_Aim_
Copy exactly the lines from the start of the data below through the one that carries "return Pos(0, py, pz)", and only those.
[start]
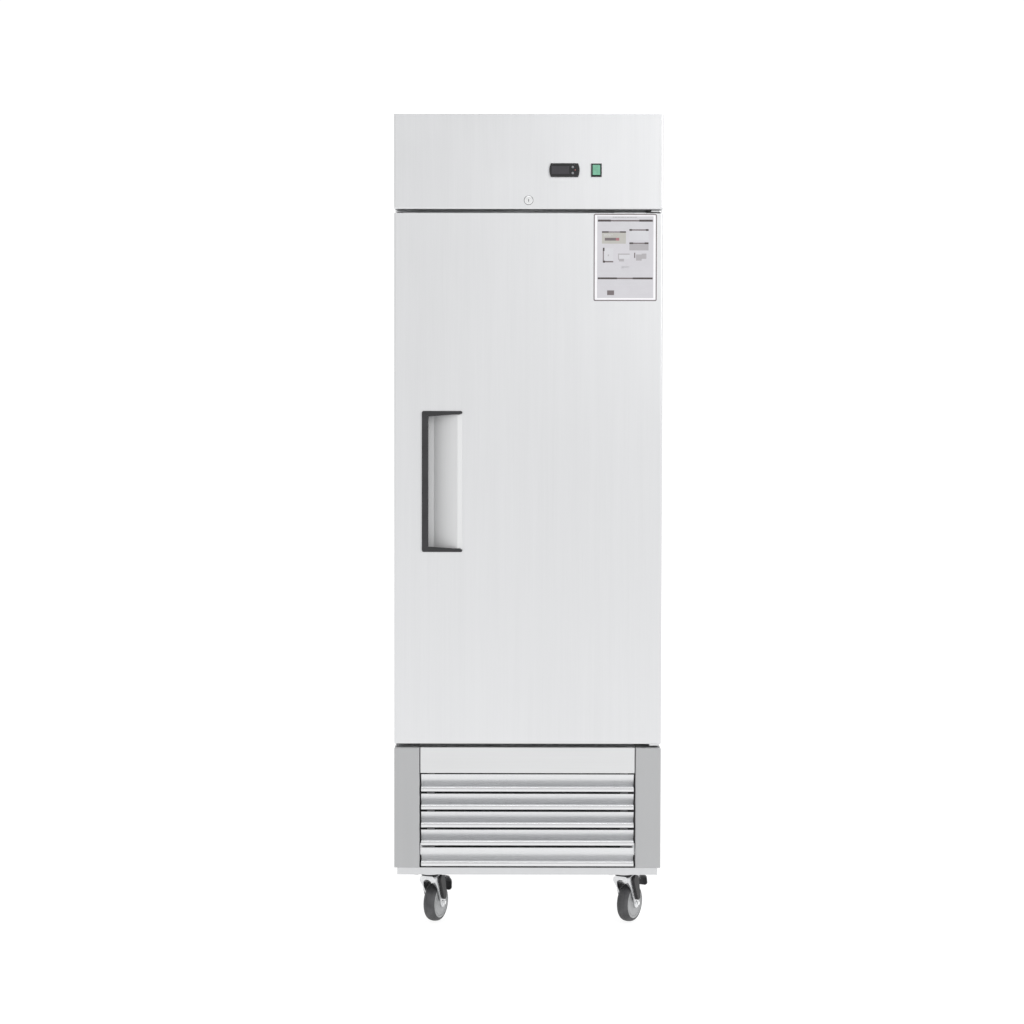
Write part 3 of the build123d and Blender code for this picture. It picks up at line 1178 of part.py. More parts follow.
def wheel():
    hub = Rot(0, 90, 0) * Cylinder(14, HUB_WIDTH)
    tyre = Rot(0, 90, 0) * Cylinder(WHEEL_RADIUS, WHEEL_WIDTH)
    tyre = fillet(tyre.edges(), TYRE_ROUND)
    for side in (-1, 1):
        dish = Pos(side * WHEEL_WIDTH / 2, 0, 0) * Rot(0, 90, 0) * (Cylinder(37, 5) - Cylinder(20, 6))
        tyre -= dish
    body = hub + tyre - Rot(0, 90, 0) * Cylinder(AXLE_RADIUS + RUNNING, 60)
    return Pos(0, TRAIL, WHEEL_RADIUS) * body


def pedal(angle):
    # A tread that curls down to a rounded tip, on a hinge pin between the fork's ears; angle is degrees below level
    py, pz = PEDAL_PIVOT
    w = PEDAL_WIDTH / 2
    line = FilletPolyline((-4, 4.5), (26, 4.5), (PEDAL_LENGTH - 6, -5), (PEDAL_LENGTH, -PEDAL_DROP), radius=9)
    tread = extrude(Plane.YZ.offset(-w) * strip(line, PEDAL_SHEET), 2 * w, dir=(1, 0, 0))
    tip = -PEDAL_DROP - PEDAL_SHEET / 2
    for side in (-1, 1):
        square = Pos(side * PEDAL_CORNER, 0, -PEDAL_CORNER) * Box(2 * PEDAL_CORNER, 160, 2 * PEDAL_CORNER)
        corner = square - Rot(90, 0, 0) * Cylinder(PEDAL_CORNER, 170)
        tread -= Pos(side * (w - PEDAL_CORNER), 0, tip + PEDAL_CORNER) * corner
    hub = rod((-w, 0, 0), (w, 0, 0), 5.0)
    shoe = span(-10, 10, -3, 8, -PEDAL_SHOE, 0)
    pin = rod((-LEG_OUTSIDE - 1, 0, 0), (LEG_OUTSIDE + 1, 0, 0), PEDAL_PIN_RADIUS)
    return Pos(0, py, pz) * Rot(-angle, 0, 0) * (tread + hub + shoe + pin)


CASTERS = {                  # side, row, degrees that the trailing wheel turns to the right
    "front_left": (-1, "front", 23.0),
    "front_right": (1, "front", 30.0),
    "rear_left": (-1, "rear", -12.0),
    "rear_right": (1, "rear", 16.0),
}
PEDAL_ANGLES = {"front_left": PEDAL_SWING, "front_right": 0.0}


def caster_place(name):
    side, row, turn = CASTERS[name]
    y = FACE_Y + CASTER_FRONT_INSET if row == "front" else BACK_Y - CASTER_REAR_INSET
    return side * CASTER_SPREAD, y, turn


def build_casters():
    plates = []
    for name in CASTERS:
        x, y, turn = caster_place(name)
        here = Pos(x, y, 0) * Rot(0, 0, -turn)
        plates.append(caster_plate(x, y))
        save(f"{name}_fork", here * fork(), here * axle_bolt())
        save(f"{name}_wheel", here * wheel())
        if name in PEDAL_ANGLES:
            save(f"{name}_brake_pedal", here * pedal(PEDAL_ANGLES[name]))
    save("caster_plates", *plates)


def screw(x, y, z, direction):
    # A pan head that stands on the face it holds
    head = Cylinder(4.5, 2.6, align=(Align.CENTER, Align.CENTER, Align.MIN))
    head = fillet(head.faces().sort_by(Axis.Z)[-1].edges(), 1.4)
    head -= Pos(0, 0, 2.6) * Box(5.2, 1.0, 2.0)
    head -= Pos(0, 0, 2.6) * Box(1.0, 5.2, 2.0)
    return Plane(origin=(x, y, z), z_dir=direction) * head


def panel_screws():
    front = (0, -1, 0)
    back = (0, 1, 0)
    right = HALF - 3.0
    screws = []
    leg_y = CAB_Y - BRACKET_LEG
    top = top_bracket_level() - BRACKET_LEG_HEIGHT / 2
    low = bottom_bracket_level() + BRACKET_THICKNESS + BRACKET_LEG_HEIGHT / 2
    for n in range(3):
        screws.append(screw(right - TOP_BRACKET_LENGTH + 14 + n * 40, leg_y, top, front))
        screws.append(screw(right - BOTTOM_BRACKET_LENGTH + 10 + n * 28, leg_y, low, front))
    half = HALF - 12.0
    for x in (-half, 0, half):
        screws.append(screw(x, BACK_Y + SKIN, PAN_TOP + 18, back))
        screws.append(screw(x, BACK_Y + SKIN, FLOOR_UNDER - 18, back))
    for n in range(5):
        z = FLOOR_UNDER + 80 + n * (HEIGHT - FLOOR_UNDER - 160) / 4
        screws.append(screw(-HALF + 11, BACK_Y, z, back))
        screws.append(screw(HALF - 11, BACK_Y, z, back))
    return screws


def build_shelves():
    ys = pilaster_y()
    pilasters = []
    clips = []
    for y in ys:
        right = pilaster(y)
        pilasters += [right, mirrored(right)]
        for level in SHELF_LEVELS:
            clip = shelf_clip(y, shelf_level(level))
            clips += [clip, mirrored(clip)]
    save("shelf_pilasters", *pilasters)
    save("shelf_clips", *clips)
    save("wire_shelves", *[wire_shelf(level) for level in SHELF_LEVELS])


def main():
    os.makedirs("parts", exist_ok=True)
    side = side_panel()
    save("side_panels", side, mirrored(side))
    save("top_panel", top_panel())
    save("floor_panel", floor_panel())
    save("back_panel", back_panel())
    save("cabinet_foam", *cabinet_foam())
    save("liner_panels", *liner_panels())
    save("throat_trim", *throat_trim())
    save("header_panel", header_panel())
    save("controller_housing", controller_housing())
    save("controller_window", controller_window())
    save("up_key", controller_key(1))
    save("down_key", controller_key(-1))
    save("switch_frame", switch_frame())
    save("switch_rocker", switch_rocker())
    save("lock_housing", lock_housing())
    save("lock_plug", lock_plug())
    save("door_skin", door_skin())
    save("door_liner", door_liner())
    save("door_foam", *door_foam())
    save("door_gasket", *door_gasket())
    save("handle_frame", handle_frame())
    save("handle_plate", handle_plate())
    save("instruction_label", instruction_label())
    save("hinge_bushes", *hinge_bushes())
    save("hinge_brackets", *hinge_brackets())
    save("hinge_pins", *hinge_pins())
    post = base_post()
    save("base_posts", post, mirrored(post))
    save("base_fascia", base_fascia())
    save("louvre_grille", louvre_grille())
    save("base_pan", base_pan())
    save("rear_cover", rear_cover())
    save("cord_gland", cord_gland())
    save("compressor", *compressor())
    save("condenser_coil", condenser_coil())
    save("condenser_shroud", condenser_shroud())
    save("condenser_fan", condenser_fan())
    save("evaporator_fan", evaporator_fan())
    save("fan_motors", *fan_motors())
    save("drain_pan", drain_pan())
    save("refrigerant_pipes", *refrigerant_pipes())
    save("filter_drier", filter_drier())
    save("evaporator_coil", evaporator_coil())
    save("evaporator_cover", evaporator_cover())
    save("fan_guard", fan_guard())
    save("interior_lamp", interior_lamp())
    build_shelves()
    build_casters()
    save("panel_screws", *panel_screws())


main()
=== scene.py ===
import bpy
import bmesh
import json
import math
import random
from mathutils import Matrix, Vector


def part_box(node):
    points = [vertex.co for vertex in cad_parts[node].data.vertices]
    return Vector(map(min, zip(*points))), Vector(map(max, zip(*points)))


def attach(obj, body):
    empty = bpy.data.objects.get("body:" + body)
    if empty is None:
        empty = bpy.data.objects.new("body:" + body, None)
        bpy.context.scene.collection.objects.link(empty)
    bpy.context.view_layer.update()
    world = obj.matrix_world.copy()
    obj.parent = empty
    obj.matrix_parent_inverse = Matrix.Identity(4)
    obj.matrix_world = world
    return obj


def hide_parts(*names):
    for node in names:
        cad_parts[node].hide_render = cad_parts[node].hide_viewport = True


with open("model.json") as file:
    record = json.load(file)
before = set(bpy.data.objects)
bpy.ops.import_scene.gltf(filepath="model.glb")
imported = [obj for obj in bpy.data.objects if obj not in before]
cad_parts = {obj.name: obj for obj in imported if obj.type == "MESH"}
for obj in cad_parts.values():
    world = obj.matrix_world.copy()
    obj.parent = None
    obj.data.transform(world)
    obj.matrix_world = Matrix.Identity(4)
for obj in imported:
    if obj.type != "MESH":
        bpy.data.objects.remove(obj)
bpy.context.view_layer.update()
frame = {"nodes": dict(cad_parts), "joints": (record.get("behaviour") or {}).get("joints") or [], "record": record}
print("packed model loaded:", len(frame["nodes"]), "nodes")


# Node helpers for the materials

def addNode(tree, kind, values=None, **settings):
    made = tree.nodes.new(kind)
    for key, value in settings.items():
        setattr(made, key, value)
    for key, value in (values or {}).items():
        made.inputs[key].default_value = value
    return made


def stretched(tree, scale):
    # Object coordinates, scaled differently along X, Y and Z
    coords = addNode(tree, "ShaderNodeTexCoord")
    mapping = addNode(tree, "ShaderNodeMapping", {"Scale": scale})
    tree.links.new(coords.outputs["Object"], mapping.inputs["Vector"])
    return mapping.outputs["Vector"]


def noise(tree, scale, detail=3.0, roughness=0.55):
    texture = addNode(tree, "ShaderNodeTexNoise", {"Scale": 1.0, "Detail": detail, "Roughness": roughness})
    tree.links.new(stretched(tree, scale), texture.inputs["Vector"])
    return texture.outputs["Fac"]


def cells(tree, scale, feature="F1", output="Distance"):
    texture = addNode(tree, "ShaderNodeTexVoronoi", {"Scale": 1.0}, feature=feature)
    tree.links.new(stretched(tree, scale), texture.inputs["Vector"])
    return texture.outputs[output]


def remap(tree, value, low, high, fromLow=0.3, fromHigh=0.7):
    node = addNode(tree, "ShaderNodeMapRange", {"From Min": fromLow, "From Max": fromHigh,
                                                 "To Min": low, "To Max": high})
    tree.links.new(value, node.inputs["Value"])
    return node.outputs["Result"]


def multiply(tree, first, second):
    node = addNode(tree, "ShaderNodeMath", operation="MULTIPLY")
    tree.links.new(first, node.inputs[0])
    tree.links.new(second, node.inputs[1])
    return node.outputs[0]


def tinted(tree, colour, shade):
    # The colour, made lighter and darker by the shade
    node = addNode(tree, "ShaderNodeVectorMath", {0: colour[:3]}, operation="SCALE")
    tree.links.new(shade, node.inputs["Scale"])
    return node.outputs[0]


def bumped(tree, height, depth, below=None):
    node = addNode(tree, "ShaderNodeBump", {"Strength": 1.0, "Distance": depth})
    tree.links.new(height, node.inputs["Height"])
    if below:
        tree.links.new(below, node.inputs["Normal"])
    return node.outputs["Normal"]


def startMaterial(name, values):
    material = bpy.data.materials.new(name)
    material.use_nodes = True
    tree = material.node_tree
    tree.nodes.clear()
    end = addNode(tree, "ShaderNodeOutputMaterial")
    shader = addNode(tree, "ShaderNodeBsdfPrincipled", values)
    tree.links.new(shader.outputs[0], end.inputs[0])
    return material, tree, shader


def connect(tree, shader, colour=None, roughness=None, normal=None):
    for socket, source in (("Base Color", colour), ("Roughness", roughness), ("Normal", normal)):
        if source:
            tree.links.new(source, shader.inputs[socket])


# Sheet steel, brushed one way. grain: streaks across X, Y and Z per metre

brushed = {
    "stainless": {"colour": (0.73, 0.735, 0.745), "grain": (900, 900, 5), "wide": (60, 60, 1.2),
                  "rough": (0.34, 0.44), "anisotropic": 0.55, "turn": 0.0},
    "stainlessAcross": {"colour": (0.72, 0.725, 0.73), "grain": (5, 900, 900), "wide": (1.2, 60, 60),
                        "rough": (0.32, 0.42), "anisotropic": 0.5, "turn": 0.25},
    # The base posts' copy of the steel: its colour is painted darker, as painted shade
    "stainlessPaintedShadePost": {"colour": (0.47, 0.474, 0.480), "grain": (900, 900, 5), "wide": (60, 60, 1.2),
                      "rough": (0.44, 0.52), "anisotropic": 0.2, "turn": 0.0, "metal": 0.75},
    "stainlessPan": {"colour": (0.66, 0.665, 0.675), "grain": (900, 900, 5), "wide": (60, 60, 1.2),
                     "rough": (0.44, 0.52), "anisotropic": 0.2, "turn": 0.0, "metal": 0.75},
    "stainlessLouvre": {"colour": (0.76, 0.765, 0.775), "grain": (5, 900, 900), "wide": (1.2, 60, 60),
                        "rough": (0.24, 0.32), "anisotropic": 0.3, "turn": 0.25},
    "stainlessPlate": {"colour": (0.72, 0.725, 0.73), "grain": (1100, 1100, 8), "wide": (70, 70, 2),
                       "rough": (0.46, 0.56), "anisotropic": 0.3, "turn": 0.0, "metal": 0.0},
}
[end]
_Complete response_
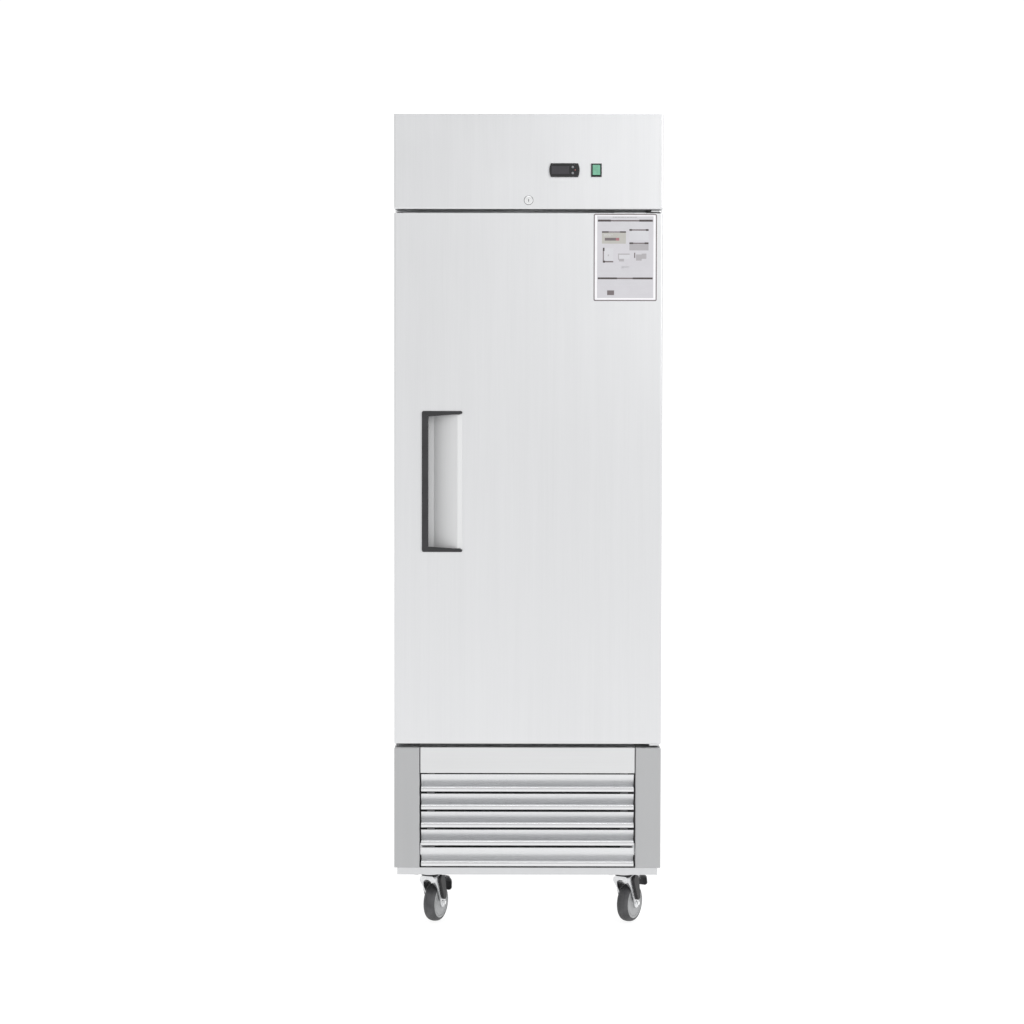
Write part 3 of the build123d and Blender code for this picture. It picks up at line 1178 of part.py. More parts follow.
def wheel():
    hub = Rot(0, 90, 0) * Cylinder(14, HUB_WIDTH)
    tyre = Rot(0, 90, 0) * Cylinder(WHEEL_RADIUS, WHEEL_WIDTH)
    tyre = fillet(tyre.edges(), TYRE_ROUND)
    for side in (-1, 1):
        dish = Pos(side * WHEEL_WIDTH / 2, 0, 0) * Rot(0, 90, 0) * (Cylinder(37, 5) - Cylinder(20, 6))
        tyre -= dish
    body = hub + tyre - Rot(0, 90, 0) * Cylinder(AXLE_RADIUS + RUNNING, 60)
    return Pos(0, TRAIL, WHEEL_RADIUS) * body


def pedal(angle):
    # A tread that curls down to a rounded tip, on a hinge pin between the fork's ears; angle is degrees below level
    py, pz = PEDAL_PIVOT
    w = PEDAL_WIDTH / 2
    line = FilletPolyline((-4, 4.5), (26, 4.5), (PEDAL_LENGTH - 6, -5), (PEDAL_LENGTH, -PEDAL_DROP), radius=9)
    tread = extrude(Plane.YZ.offset(-w) * strip(line, PEDAL_SHEET), 2 * w, dir=(1, 0, 0))
    tip = -PEDAL_DROP - PEDAL_SHEET / 2
    for side in (-1, 1):
        square = Pos(side * PEDAL_CORNER, 0, -PEDAL_CORNER) * Box(2 * PEDAL_CORNER, 160, 2 * PEDAL_CORNER)
        corner = square - Rot(90, 0, 0) * Cylinder(PEDAL_CORNER, 170)
        tread -= Pos(side * (w - PEDAL_CORNER), 0, tip + PEDAL_CORNER) * corner
    hub = rod((-w, 0, 0), (w, 0, 0), 5.0)
    shoe = span(-10, 10, -3, 8, -PEDAL_SHOE, 0)
    pin = rod((-LEG_OUTSIDE - 1, 0, 0), (LEG_OUTSIDE + 1, 0, 0), PEDAL_PIN_RADIUS)
    return Pos(0, py, pz) * Rot(-angle, 0, 0) * (tread + hub + shoe + pin)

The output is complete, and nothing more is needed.